Lun 01.09.2008

CONTRATAPA  › ARTE DE ULTIMAR

Telegramas

› Por Juan Sasturain

En un libro muy divertido e inteligente titulado Museo del chisme, Edgardo Cozarinsky recoge y transcribe una anécdota –un chisme, un alevoso trascendido– que implica a dos grandes escritores franceses del siglo veinte, dos premios Nobel, dos amigos que no dejaron de polemizar durante décadas: el ateo consecuente André Gide y el no menos católico militante François Mauriac.

Según cuenta Cozarinsky que le contaron, cada vez que el homosexual Gide iba de vacaciones a Marruecos o Argelia en busca de sosiego y algo más, y se encamaba con algún dócil jovencito del lugar solía –después de los hechos– detenerse en dejar huella memoriosa de su paso. Así, acostumbraba confiarle al ocasional compañero de lecho que él, en Francia, era un hombre muy conocido, un escritor famoso, y que sería bueno para el muchacho tener su nombre bien presente a la hora de establecer contactos íntimos con otros ocasionales turistas sexuales europeos: “No te olvides: diles que estuviste con François Mauriac”. Qué bárbaro este Gide.

Pero parece ser que la capacidad de gastar bromas pesadas del autor de Los monederos falsos al torturado novelista de Nudo de víboras llegó (desde) mucho más lejos que el norte de Africa. Que incluso trascendió el mero tránsito al Otro Lado. Así, es historia famosa y largamente testimoniada que el 20 de febrero de 1951, un día después de la muerte del viejo Gide, François Mauriac recibió un telegrama que decía textualmente: “L’enfer n’existe pas STOP Tu peux te dissiper STOP Préviens Claudel STOP Signé: André Gide” (El Infierno no existe STOP Podés relajarte STOP Avisale a Paul Claudel STOP Firmado: André Gide).

Desechada por quién sabe qué prejuicio realista la autoría del propio Gide, el telegrama ha sido atribuido con ligereza a varios improbables –el mismísimo Jean-Paul Sartre (no tenía humor para algo así) o la bella musa existencialista Anne Marie Cazalis– para finalmente cargarlo casi sin margen de error en la cuenta y la fama del malogrado Roger Nimier, un talentoso provocador de derecha que dejó –entre otras– un par de excelentes novelas, El húsar azul y D’Artagnan enamorado, y el guión de Ascensor para el cadalso –de Louis Malle, con música de Miles Davis– antes de deshacerse en una curva con su Aston Martin y una amiga, a los 37 años, en 1962.

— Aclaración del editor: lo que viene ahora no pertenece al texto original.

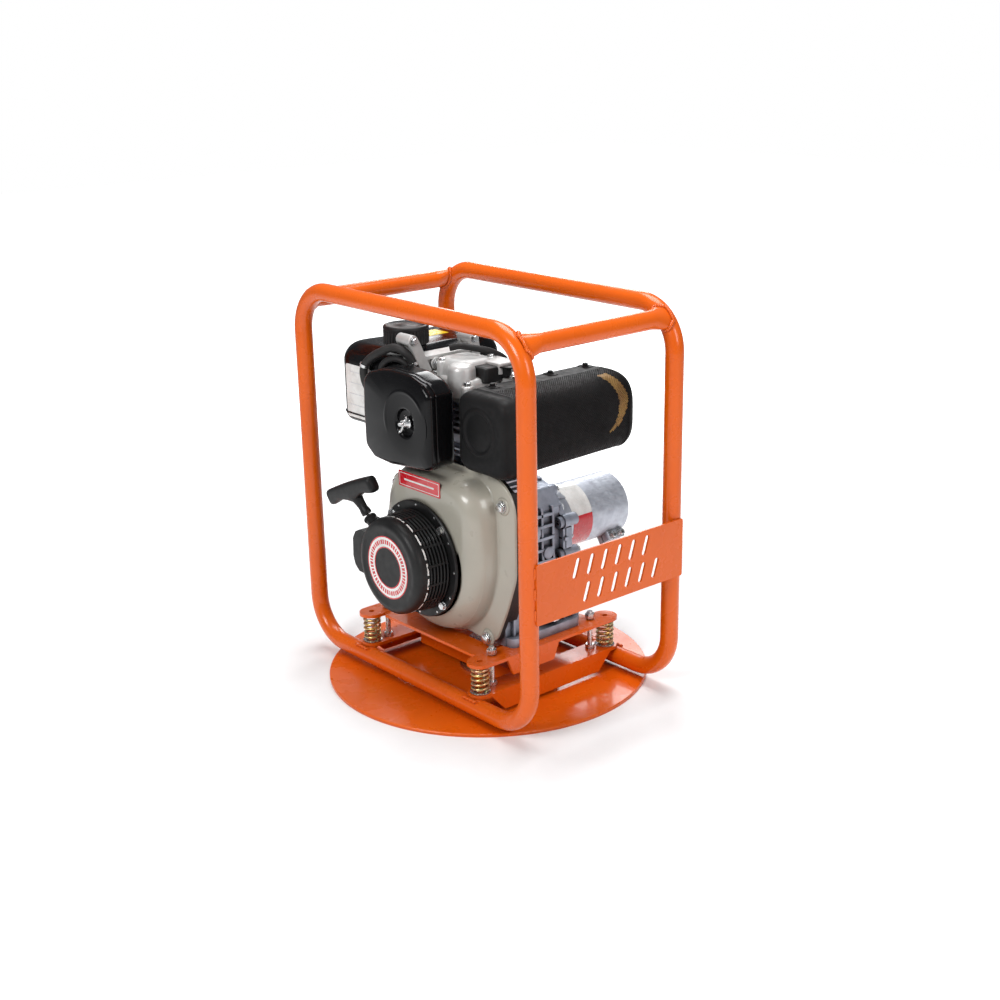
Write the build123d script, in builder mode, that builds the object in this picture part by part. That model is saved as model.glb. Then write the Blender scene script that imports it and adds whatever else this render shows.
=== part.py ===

A todo esto, el flaco François Mauriac, convertido de algún modo en magra estatua viviente de las letras francesas más académicas y equívocamente conservadoras, sobrevivió largamente tanto a Gide como a Nimier, como a tantos. Tuvo cuatro hijos –todos escritores, varios de ellos en actividad– y dejó un puñado de novelas y de ensayos que se leían mucho en la Argentina hasta los sesenta. Ya no. A Graham Greene le gustaba y lo defendió. No es poco.

Estos chistes de humor verde y negro que desempolvamos vienen a cuento porque en un día como hoy, el primero de septiembre de 1970, a los 85 años, finalmente también Mauriac dio las hurras y se tomó el buque definitivo. No se sabe que haya enviado ningún telegrama para saber dónde está.